OCR Profiles are required to obtain machine readable text from any image based content. Based on the image quality or source document quality, this may range from a relatively simply configured OCR Profile, perhaps just setting the OCR engine to be used, to a more complex one, taking advantage of temporary image processing, Grooper's Synthesis suite, or Result Filtering settings.

The only time you won't use an OCR Profile to obtain machine readable text is if you are only processing documents with full native text. These would be digital documents like a PDF created with encoded text already present that can be extracted via the Native Text Extraction functionality of the Recognize activity.

How To

Create an OCR Profile

Step 1Step 2

Add a New OCR Profile to the Node Tree

Creating an OCR Profile is fairly straight forward. OCR Profiles may be created and stored in a Content Model's local resources folder or in the OCR Profiles folder in the Node Tree (which is found in the Global Resources folder). However, the most common place to create an OCR Profile is in the OCR Profiles folder.

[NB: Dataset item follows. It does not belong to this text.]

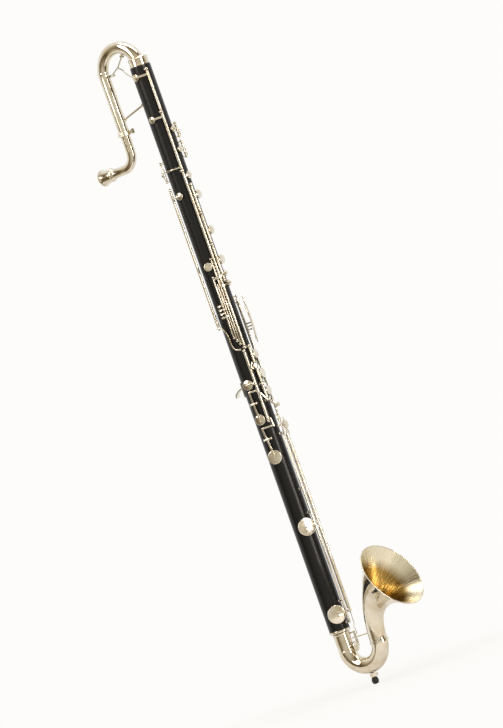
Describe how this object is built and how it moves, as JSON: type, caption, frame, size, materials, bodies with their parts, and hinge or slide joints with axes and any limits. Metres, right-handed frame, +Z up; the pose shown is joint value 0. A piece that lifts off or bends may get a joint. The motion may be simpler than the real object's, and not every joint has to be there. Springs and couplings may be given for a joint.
{
  "type": "contra-alto clarinet",
  "caption": "Straight contra-alto clarinet: black wooden body with plated keywork, a neck crook that doubles back to the player, and an upturned metal bell on a bow.",
  "frame": {"origin": "centre of the floor peg's rubber foot, where it meets the floor", "axes": "+Z up the body axis; the bell faces -Y, the player and the mouthpiece socket are at +Y, +X is the player's left-hand side"},
  "size_m": [0.141, 0.3616, 1.3019],
  "materials": {
    "nickel_plate": "polished nickel plate on nickel silver",
    "grenadilla": "oiled blackwood with a soft sheen",
    "cork": "greased sheet cork",
    "pad_leather": "soft white kid",
    "rubber": "matt black",
    "steel": "blued"
  },
  "bodies": {
    "frame": {"bell": "nickel_plate", "bell_brace": "nickel_plate", "bell_joint_ring": "nickel_plate", "body_tube": "grenadilla", "bottom_ferrule": "nickel_plate", "bow": "nickel_plate", "bow_cork": "cork", "brace_saddle": "steel", "clamp_ring": "nickel_plate", "floor_peg": "steel", "neck_brace": "nickel_plate", "neck_collar": "nickel_plate", "neck_cork": "cork", "neck_crook": "nickel_plate", "peg_socket": "nickel_plate", "peg_tip": "rubber", "thumb_rest": "nickel_plate", "vent_saddle": "nickel_plate"},
    "bow_key": {"bow_key": "nickel_plate", "bow_pad": "pad_leather"},
    "bridge_key": {"bridge_key": "nickel_plate"},
    "clamp_screw": {"clamp_screw": "nickel_plate"},
    "f_key": {"f_key": "nickel_plate", "f_pad": "pad_leather"},
    "f_sharp_lever": {"f_sharp_lever": "nickel_plate", "f_sharp_pad": "pad_leather"},
    "g_sharp_key": {"g_sharp_key": "nickel_plate"},
    "g_sharp_lever": {"g_sharp_lever": "nickel_plate", "g_sharp_pad": "pad_leather"},
    "left_hand_key_1": {"left_hand_key_1": "nickel_plate"},
    "left_hand_key_2": {"left_hand_key_2": "nickel_plate"},
    "left_hand_key_3": {"left_hand_key_3": "nickel_plate"},
    "left_little_key_1": {"left_little_key_1": "nickel_plate"},
    "left_little_key_2": {"left_little_key_2": "nickel_plate"},
    "left_little_key_3": {"left_little_key_3": "nickel_plate"},
    "low_e_flat_key": {"low_e_flat_key": "nickel_plate"},
    "low_e_key": {"low_e_key": "nickel_plate", "low_e_pad": "pad_leather"},
    "low_f_key": {"low_f_key": "nickel_plate", "low_f_pad": "pad_leather"},
    "mouthpipe": {"mouthpipe": "nickel_plate"},
    "neck_vent_key": {"neck_vent_key": "nickel_plate"},
    "peg_screw": {"peg_screw": "nickel_plate"},
    "register_lower_key": {"register_lower_key": "nickel_plate"},
    "register_upper_key": {"register_upper_key": "nickel_plate"},
    "right_hand_key_1": {"right_hand_key_1": "nickel_plate"},
    "right_hand_key_2": {"right_hand_key_2": "nickel_plate"},
    "right_hand_key_3": {"right_hand_key_3": "nickel_plate"},
    "side_key_1": {"side_1_pad": "pad_leather", "side_key_1": "nickel_plate"},
    "side_key_2": {"side_key_2": "nickel_plate"},
    "side_key_3": {"side_key_3": "nickel_plate"},
    "side_key_4": {"side_key_4": "nickel_plate"},
    "throat_a_key": {"throat_a_key": "nickel_plate"},
    "throat_gsharp_key": {"throat_gsharp_key": "nickel_plate"},
    "thumb_key": {"thumb_key": "nickel_plate"}
  },
  "joints": [
    {"name": "register_upper_key_hinge", "type": "hinge", "parent": "frame", "child": "register_upper_key", "pos_m": [-0.01378, 0.01735, 1.1502], "axis": [0, 0, 1], "range_deg": [0, 6.99], "stiffness_Nm_per_rad": 0.03, "springref_deg": -28.65},
    {"name": "register_lower_key_hinge", "type": "hinge", "parent": "frame", "child": "register_lower_key", "pos_m": [-0.01378, 0.01735, 1.0322], "axis": [0, 0, 1], "range_deg": [0, 7.74], "stiffness_Nm_per_rad": 0.03, "springref_deg": -28.65},
    {"name": "thumb_key_hinge", "type": "hinge", "parent": "frame", "child": "thumb_key", "pos_m": [-0.0174, 0.05872, 1.021], "axis": [0, 0, -1], "range_deg": [0, 6], "stiffness_Nm_per_rad": 0.03, "springref_deg": -28.65},
    {"name": "throat_a_key_hinge", "type": "hinge", "parent": "frame", "child": "throat_a_key", "pos_m": [0.01378, 0.01735, 1.096], "axis": [0, 0, 1], "range_deg": [0, 9], "stiffness_Nm_per_rad": 0.03, "springref_deg": -28.65},
    {"name": "throat_gsharp_key_hinge", "type": "hinge", "parent": "frame", "child": "throat_gsharp_key", "pos_m": [0.01378, 0.01735, 1.056], "axis": [0, 0, 1], "range_deg": [0, 9], "stiffness_Nm_per_rad": 0.03, "springref_deg": -28.65},
    {"name": "bridge_key_hinge", "type": "hinge", "parent": "frame", "child": "bridge_key", "pos_m": [-0.01992, 0.05611, 0.73], "axis": [0, 0, -1], "range_deg": [0, 8.45], "stiffness_Nm_per_rad": 0.03, "springref_deg": -28.65},
    {"name": "side_key_1_hinge", "type": "hinge", "parent": "frame", "child": "side_key_1", "pos_m": [-0.0179, 0.02054, 0.688], "axis": [0, 0, -1], "range_deg": [0, 10], "stiffness_Nm_per_rad": 0.03, "springref_deg": -28.65},
    {"name": "side_key_2_hinge", "type": "hinge", "parent": "frame", "child": "side_key_2", "pos_m": [-0.02285, 0.02699, 0.702], "axis": [0, 0, -1], "range_deg": [0, 6.37], "stiffness_Nm_per_rad": 0.03, "springref_deg": -28.65},
    {"name": "side_key_3_hinge", "type": "hinge", "parent": "frame", "child": "side_key_3", "pos_m": [-0.02063, 0.02357, 0.695], "axis": [0, 0, -1], "range_deg": [0, 6.73], "stiffness_Nm_per_rad": 0.03, "springref_deg": -28.65},
    {"name": "side_key_4_hinge", "type": "hinge", "parent": "frame", "child": "side_key_4", "pos_m": [-0.01378, 0.01735, 0.681], "axis": [0, 0, -1], "range_deg": [0, 5.5], "stiffness_Nm_per_rad": 0.03, "springref_deg": -28.65},
    {"name": "left_hand_key_1_hinge", "type": "hinge", "parent": "frame", "child": "left_hand_key_1", "pos_m": [-0.00717, 0.01441, 0.946], "axis": [0, 0, 1], "range_deg": [0, 12.34], "stiffness_Nm_per_rad": 0.03, "springref_deg": -28.65},
    {"name": "left_hand_key_2_hinge", "type": "hinge", "parent": "frame", "child": "left_hand_key_2", "pos_m": [-0.00717, 0.01441, 0.884], "axis": [0, 0, 1], "range_deg": [0, 12.34], "stiffness_Nm_per_rad": 0.03, "springref_deg": -28.65},
    {"name": "left_hand_key_3_hinge", "type": "hinge", "parent": "frame", "child": "left_hand_key_3", "pos_m": [-0.00717, 0.01441, 0.812], "axis": [0, 0, 1], "range_deg": [0, 12.34], "stiffness_Nm_per_rad": 0.03, "springref_deg": -28.65},
    {"name": "left_little_key_1_hinge", "type": "hinge", "parent": "frame", "child": "left_little_key_1", "pos_m": [0.0174, 0.02008, 0.57], "axis": [0, 0, -1], "range_deg": [0, 5], "stiffness_Nm_per_rad": 0.03, "springref_deg": -28.65},
    {"name": "left_little_key_2_hinge", "type": "hinge", "parent": "frame", "child": "left_little_key_2", "pos_m": [0.02049, 0.02339, 0.606], "axis": [0, 0, -1], "range_deg": [0, 4.5], "stiffness_Nm_per_rad": 0.03, "springref_deg": -28.65},
    {"name": "left_little_key_3_hinge", "type": "hinge", "parent": "frame", "child": "left_little_key_3", "pos_m": [0.02296, 0.02719, 0.642], "axis": [0, 0, -1], "range_deg": [0, 5], "stiffness_Nm_per_rad": 0.03, "springref_deg": -28.65},
    {"name": "right_hand_key_1_hinge", "type": "hinge", "parent": "frame", "child": "right_hand_key_1", "pos_m": [-0.00541, 0.01397, 0.645], "axis": [0, 0, 1], "range_deg": [0, 12.34], "stiffness_Nm_per_rad": 0.03, "springref_deg": -28.65},
    {"name": "right_hand_key_2_hinge", "type": "hinge", "parent": "frame", "child": "right_hand_key_2", "pos_m": [-0.00541, 0.01397, 0.606], "axis": [0, 0, 1], "range_deg": [0, 12.34], "stiffness_Nm_per_rad": 0.03, "springref_deg": -28.65},
    {"name": "right_hand_key_3_hinge", "type": "hinge", "parent": "frame", "child": "right_hand_key_3", "pos_m": [-0.00541, 0.01397, 0.574], "axis": [0, 0, 1], "range_deg": [0, 12.34], "stiffness_Nm_per_rad": 0.03, "springref_deg": -28.65},
    {"name": "f_key_hinge", "type": "hinge", "parent": "frame", "child": "f_key", "pos_m": [-0.01706, 0.01978, 0.536], "axis": [0, 0, 1], "range_deg": [0, 7], "stiffness_Nm_per_rad": 0.03, "springref_deg": -28.65},
    {"name": "g_sharp_key_hinge", "type": "hinge", "parent": "frame", "child": "g_sharp_key", "pos_m": [0.01454, 0.01784, 0.54], "axis": [0, 0, -1], "range_deg": [0, 3.2], "stiffness_Nm_per_rad": 0.03, "springref_deg": -28.65},
    {"name": "low_f_key_hinge", "type": "hinge", "parent": "frame", "child": "low_f_key", "pos_m": [0.00841, 0.00801, 0.317], "axis": [0, 0, -1], "range_deg": [0, 6.03], "stiffness_Nm_per_rad": 0.03, "springref_deg": -28.65},
    {"name": "low_e_key_hinge", "type": "hinge", "parent": "frame", "child": "low_e_key", "pos_m": [0.00098, 0.01142, 0.13], "axis": [0, 0, -1], "range_deg": [0, 7.83], "stiffness_Nm_per_rad": 0.03, "springref_deg": -28.65},
    {"name": "low_e_flat_key_hinge", "type": "hinge", "parent": "frame", "child": "low_e_flat_key", "pos_m": [0.00841, 0.00801, 0.151], "axis": [0, 0, 1], "range_deg": [0, 4], "stiffness_Nm_per_rad": 0.03, "springref_deg": -28.65},
    {"name": "g_sharp_lever_hinge", "type": "hinge", "parent": "frame", "child": "g_sharp_lever", "pos_m": [-0.02548, 0.03422, 0.571], "axis": [-0.1994, 0.9799, 0], "range_deg": [0, 5.03], "stiffness_Nm_per_rad": 0.03, "springref_deg": -28.65},
    {"name": "f_sharp_lever_hinge", "type": "hinge", "parent": "frame", "child": "f_sharp_lever", "pos_m": [-0.02458, 0.03094, 0.5], "axis": [-0.3256, 0.9455, 0], "range_deg": [0, 4.47], "stiffness_Nm_per_rad": 0.03, "springref_deg": -28.65},
    {"name": "bow_key_hinge", "type": "hinge", "parent": "frame", "child": "bow_key", "pos_m": [0.01444, 0.02023, 0.082], "axis": [0, 0, -1], "range_deg": [0, 11.12], "stiffness_Nm_per_rad": 0.03, "springref_deg": -28.65},
    {"name": "neck_vent_key_hinge", "type": "hinge", "parent": "frame", "child": "neck_vent_key", "pos_m": [0, 0.1093, 1.244], "axis": [1, 0, 0], "range_deg": [0, 8.01], "stiffness_Nm_per_rad": 0.03, "springref_deg": -28.65},
    {"name": "clamp_screw_turn", "type": "hinge", "parent": "frame", "child": "clamp_screw", "pos_m": [0, 0.1099, 1.133], "axis": [0, 1, 0], "range_deg": [0, 360]},
    {"name": "peg_screw_turn", "type": "hinge", "parent": "frame", "child": "peg_screw", "pos_m": [0.0069, 0, 0.01722], "axis": [1, 0, 0], "range_deg": [0, 360]},
    {"name": "mouthpipe_slide", "type": "slide", "parent": "frame", "child": "mouthpipe", "axis": [0, 0, -1], "range_m": [0, 0.01]}
  ],
  "couplings": [
    {"joint": "register_lower_key_hinge", "follows": "thumb_key_hinge", "ratio": 1.2883},
    {"joint": "bridge_key_hinge", "follows": "right_hand_key_1_hinge", "ratio": 0.684},
    {"joint": "g_sharp_lever_hinge", "follows": "g_sharp_key_hinge", "ratio": 1.5687},
    {"joint": "f_sharp_lever_hinge", "follows": "f_key_hinge", "ratio": 0.6371},
    {"joint": "bow_key_hinge", "follows": "low_e_flat_key_hinge", "ratio": 2.7775},
    {"joint": "neck_vent_key_hinge", "follows": "register_upper_key_hinge", "ratio": 1.1445}
  ]
}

Navigate to the OCR Profiles folder in the Global Resources folder in the Node Tree, following the path below. `Root Node > Global Resources > OCR Profiles` Right click the OCR Profiles folder and mouse over "Add" and select "OCR Profile..." Name the OCR Profile whatever you like and select "OK" to create it. For this exercise we just named ours "OCR Profile Example"
This will create a blank OCR Profile in the OCR Profiles folder.

Configure the OCR Profile

Bare minimum, you will need to select an OCR engine in order to obtain OCR results. To do this, select the OCR Engine property and choose an OCR engine from the dropdown menu.
Configure the rest of the OCR Profile's properties according to your documents' needs. General information about these properties can be found in the About section of this article.

Execute an OCR Profile

Now that you have made and configured an OCR Profile, how do you execute it? OCR results are obtained by the Recognize activity. This activity will perform OCR on documents based on the settings in an OCR Profile. You will run this activity in one of two ways in Grooper:

Manual or "ad hoc" while testing and configuring within Grooper Design Studio.
As a step in a Batch Process.

Manual - Single PageManual - All Pages in a BatchBatch Process

At any point you can get to a Batch Viewer in Grooper, you can execute various activities manually on a page, folder or entire batch. This manual execution of activities is typical when building and testing your solution design in Grooper Design Studio.

To manually apply an OCR Profile to a single page:

Navigate to a page in a Batch and right click it.
Select "Activities" from the selection list.
Select "Recognize" from the second selection list.

On the following pop up window:

Select the OCR Profile property, and select the OCR Profile you wish to apply from the dropdown list.
Press the "Ok" to run the Recognize activity using the selected OCR Profile on the page.

To manually apply an OCR Profile to all pages within a Batch:

Navigate to a Batch and right click it.
Select "Contents" from the selection list.
Select "Apply Activity..." from the second selection list.

On the following pop up window:

Change the Activity Type property to Recognize.
Expand the Activity settings and change the OCR Profile property to the OCR Profile you wish to use.
Change the Scope property to Page.
Press the "Execute" button to run the Recognize activity on all pages in the Batch, using the selected OCR Profile's settings.

For automated Batch Processing, you'll want to add a Recognize step and configure it to use the OCR Process.

On a working Batch Process press the "Add" button to add a new step.
In the "Step Properties" panel, using Activity Type property, select Recognize from the dropdown menu.
In the "Activity Properties" panel, using the OCR Profile property, select the OCR Profile you wish to apply.